New York: Want to remove the bad mouth odour after a dish loaded on garlic? Try eating yoghurt, particularly Greek yoghurt, immediately after having garlic, said researchers including one of an Indian-origin.

The lab-based study showed that whole milk plain yoghurt prevented almost all of the volatile compounds responsible for garlic's pungent scent from escaping into the air.

"With apples, we have always said to eat them (garlic) immediately. The same with yoghurt is presumed to be the case -- have your garlic and eat the yoghurt right away," Sheryl Barringer, Professor of Food Science and Technology at the Ohio State University in the US.

The researchers tested the garlic deodorising capacity of yoghurt and its individual components of water, fat and protein to see how each stood up to the stink.

The results, published in the journal Molecules, showed that yoghurt alone reduced 99 per cent of the major odour-producing raw garlic volatiles. When introduced separately, the fat, water and protein components of yoghurt also had a deodorising effect on raw garlic, but fat and protein performed better than water.

In the case of fat, a higher quantity of butter fat was more effective at deodorisation. This led Barringer and first author Manpreet Kaur, a doctoral student from the varsity, to suggest high-protein foods may one day be formulated specifically to fight garlic breath.

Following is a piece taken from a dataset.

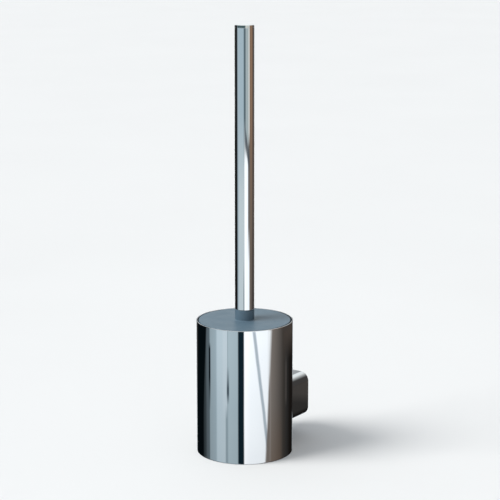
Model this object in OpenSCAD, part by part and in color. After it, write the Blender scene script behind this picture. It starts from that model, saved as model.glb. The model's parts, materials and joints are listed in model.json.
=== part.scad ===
// Wall-hung toilet brush holder: a polished cup on a square post, a lift-out pot, and a lidded brush.
// The wall is the plane y = 0, the cup stands out along -Y, and the post's centre is at z = 0.

/* [Cup] */
// Outer diameter of the cup
cup_d = 90; // [86:1:96]
// Height of the cup
cup_h = 127; // [122:1:140]
// Thickness of the cup's wall and floor
cup_wall = 1; // [0.8:0.1:1.2]

/* [Post and wall fixing] */
// Distance from the wall to the cup's axis
reach = 80; // [78:1:90]
// Side of the square post
post_side = 43; // [42:0.5:48]
// Radius of the post's four long corners
post_corner = 8.8; // [7:0.2:10]
// Height of the post's centre above the cup's underside
post_height = 38.5; // [34:0.5:60]
// Gap left between the post's end and the wall
wall_gap = 0.8; // [0.4:0.1:1.2]
// Distance between the two wall screws
wall_screw_pitch = 20; // [18:0.5:21]
// Diameter of the two wall screw holes
wall_screw_d = 5.2; // [4.5:0.1:5.5]

/* [Lid] */
// Diameter of the lid
lid_d = 85.6; // [85:0.1:87]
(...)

The proteins studied included different forms of whey, casein and milk proteins, all of which were effective at deodorising garlic -- likely because of their ability to trap the volatile molecules before they were emitted into the air.

A casein micelle-whey protein complex performed the best.

"We know proteins bind flavour -- a lot of times that's considered a negative, especially if a food with high protein has less flavour. In this case, it could be a positive," Barringer said.

Additional experiments involving changing the pH of the yoghurt to make it less acidic -- from 4.4 pH to 7 pH -- reduced the yoghurt's deodorisation effect on the garlic.

Barringer and Kaur also discovered that frying garlic alone significantly reduces most of garlic's odour-causing volatile compounds. The findings are a good foundation for future studies analysing a variety of proteins that might be formulated into the perfect garlic-breath-reducing product and seeking to verify yoghurt's ability to curb actual garlic breath in people.

In the meantime, Barringer predicts that Greek yoghurt, with a higher-protein profile than the whole milk plain yoghurt used in the study, may be particularly effective at getting rid of garlic breath.

Fruit-flavoured yoghurts will probably work, too, she said -- and whatever is used, it must quickly follow ingestion of raw garlic.